Comments like those of Cranston and Burr are representative, in some respect, of what comes after Me Too; representative too of these fleeting moments of what’s often described as solidarity. Moments like Me Too, like Yes All Women and even I Believe Anita Hill, are often treated as tidal waves or tsunamis (the media is fond of storm-related analogies), an unpredictable surge that should devastation in its wake. But while they may be a force, their effect never seems to have the intended lasting impact. And that’s often because of reasoning much like Cranston and Burr—among others.
It’s imperative to examine these narratives of redemption, already emerging, because they minimize abuse in order to return to the natural way of things, to preserve power for the already powerful, and reinvest in the institutions that have fostered cultures of gender-based discrimination or abuse.
“An Apology Is Enough”
The sexual harassment/assault statement has quickly become an emerging literary genre. Its stock phrases are already familiar: “If the allegations are true,” or “I don’t remember” or, more straightforward, “This is a smear campaign.” The statement allows the accused to move on but it’s little more than a gesture of accountability that says little and demands even less. The stock phrases of the apology are of a kind, they are, in their details, fundamental denials. While they might offer sentiment, they make no demands on the accused.
“It’s Not Like He’s Harvey Weinstein”
“The boundaries are already blurring,” Masha Gessen wrote in a recent piece at the New Yorker. Gessen was pointing to what she described as a “sex panic,” ostensibly occurring right now that began as “actual crimes but led to outsize penalties and, more importantly, to a generalized sense of danger.” The sex panic is evidenced by the “consequences” now suffered by Harvey Weinstein, journalist Matt Taibbi, and Louis C.K. What these consequences are exactly is hard to identify—Weinstein and Louis C.K. have lost work and money, while Taibbi has endured some thinkpieces, tweets, and responded to some difficult questions (questions that have circulated across the internet every other year or so). But, more broadly, the point is that Taibbi’s satirical sexual harassment and Louis C.K.’s sexual misconduct pale in comparison to Weinstein; their inclusion in this moment of reckoning, Gessen argues, amounts to the blurring of boundaries.

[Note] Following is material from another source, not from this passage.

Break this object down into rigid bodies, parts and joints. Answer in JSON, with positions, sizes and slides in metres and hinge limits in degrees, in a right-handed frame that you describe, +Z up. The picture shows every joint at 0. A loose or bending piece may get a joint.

Gessen is hardly alone in this standard, one that positions Weinstein as the point of departure for all sexual harassment and assault stories. It’s a standard that demands the abuse of nearly twenty women before accountability for gendered discrimination is even considered appropriately newsworthy rather than simply a panic. Gessen is right that sexual assault and sexual harassment are not synonymous—surely readers can and should differentiate between the two—but the newsworthiness of gender-based discrimination shouldn’t be measured against the immense brutality of Harvey Weinstein. It’s a rhetorical flourish that excuses every behavior that isn’t criminal, and a slippage of the very philosophical boundaries it seeks to enforce.
“He Lost His Job—What More Do You Want?”
“People, this is America, remember? Due process?” Burr said in his podcast. Burr was defending his manager, whom he shared with Louis C.K. and who some have implicated in the protection of C.K. as rumors of his behavior circulated long before the New York Times released its report. Gessen, too, offered a far more sophisticated iteration of this defense, conflating mass incarceration with Title IX, and the “sex panic” of the post-Weinstein moment. Here, consequences of job loss and angry internet users are treated with the same broad stroke as a government that oversteps its constitutional boundaries and criminalizes certain sexual behavior. Gessen sees Title IX, with its preponderance of evidence standard, as part and parcel of the “sex panic” she describes. “The affirmative-consent and preponderance-of-the-evidence regimes shift the burden of proof from the accuser to the accused, eliminating the presumption of innocence,” she writes, never pausing to consider that jail, suspension or expulsion from school, or job loss are hardly synonymous, or that their long-term repercussions are the same
Rather what’s at issue here is civil rights—freedom from discrimination in the form of harassment because of gender or sex. This argument relies on the concept of “policing”—a view that society has been reduced to “policing sex” but lacks the rational standard of due process found in a court. It’s unclear what policing is taking place—Weinstein may be charged with a crime, but that’s still a maybe and no one to my knowledge has been arrested. Conjuring up institutions constructed for the discrimination of the marginalized for the preservation of other forms of power (wielded with clear discriminatory intent) seems like more than a rhetorical leap.
“Witch Hunt! Witch Hunt!”
I’ve written about this before (many, many times before) but the “witch hunt” narrative that treats this moment has inherently irrational with no respect for the rule of law, and lacking any reflection of long-term consequences, is bound to a history too unfriendly to prove useful.
Never forget that this moment has required an outpouring of victims and a certain spectacle of the shocking to demand this attention. The real peril of the aforementioned apologies are that they stand to leave this crucial moment unfinished, the systems that foster abuse may be damaged, but are still standing. Reckoning turns quickly to redemption, and the work of justice—particularly gendered justice—remains unfinished. It’s too early to wonder about the futures of Louis C.K. or even the men on the Shitty Media Men list—when there are still so many predators, institution, and systemic failures that have been left out of the reckoning.